Expected exception

http://poemfromsoul.poetry.blog/?p=26

  It’s suffocating??? For days and months and years….. It’s so damn hard to live on expectations of your loved ones sometimes. It’s hurting and when you are unable to fulfill it, you should be ready to be reminder about it everytime you feel little happiness. It’s always about you should do this but why not like if you want do this and that???

             With parents, friends and everyone who gives a opinion about us like we don’t know ourselves enough. When we feel like don’t want to meet people why do I have to pretend like I want them with me, just so I don’t seems weird. Why there is a pattern to do things if not then you are called out by every one who thinks how you are. The one who has expectations always make you remember that you are unable to even fulfill a simple thing. However it’s so damn hard for you to done and you try your best to complete it… . It never been best for them. They still going to find some issues with that.

               If a person who is not your loved ones it won’t affect you much. Still there is a big chance that when your loved one let you know that how you should behave, do things, what they expect from you and you are born just to make them feel proud. It does have many advantages like they gonna love you and let you feel like you are important. How about when you failed??!! It’s like you can’t even do one thing properly….. What a disappointment you are….. Makes you feel like the worst person ever. Do they know it’s going to be a deep scare on mind and soul of person.

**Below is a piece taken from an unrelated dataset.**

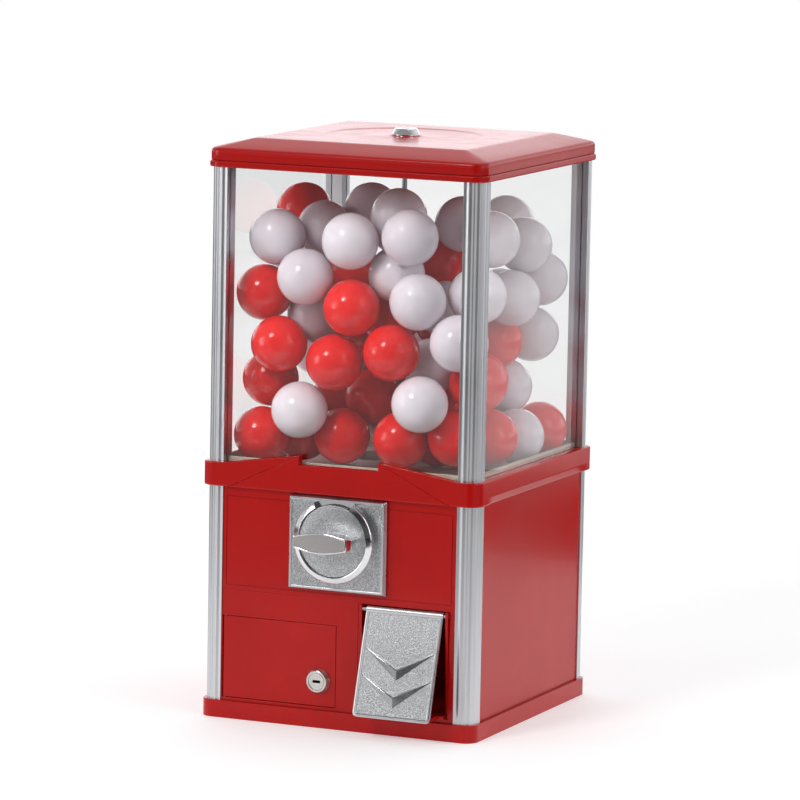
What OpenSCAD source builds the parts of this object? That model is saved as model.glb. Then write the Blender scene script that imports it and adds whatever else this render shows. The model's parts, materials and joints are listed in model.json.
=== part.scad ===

              Guess, I got something from it and that’s a quote saying…”expectations always hurts no matter from who it is”. Good thing is, if I am unable to fulfill my expectations I will never throw myself away. It’s not to be hard on yourself based on others review on you. It’s know what you are and no one can ever know yourself better then you. There is a whole new world where you can find the same maniac as you are… okay that’s a joke. However, you will find so many people with same things and you will find that it’s not bad to know some people……

          Parents with their children, some loved ones and some friends. Is it okay if I don’t want to be with people and don’t want to make friends anymore? I think that’s  okay now that I don’t feel that spark when I see someone say something about me, now I know myself. There is still a question that what about the things they told me about myself when I am in middle of finding myself. Everything changed but the sweetness we had in our relations is gone and I can’t seems to found out anymore.

          Love yourself the way you want to be loved….. Find yourself the most unexpected way. You need yourself more than anyone else in whole freaking world but we always trade ourselves with some habitual patterns.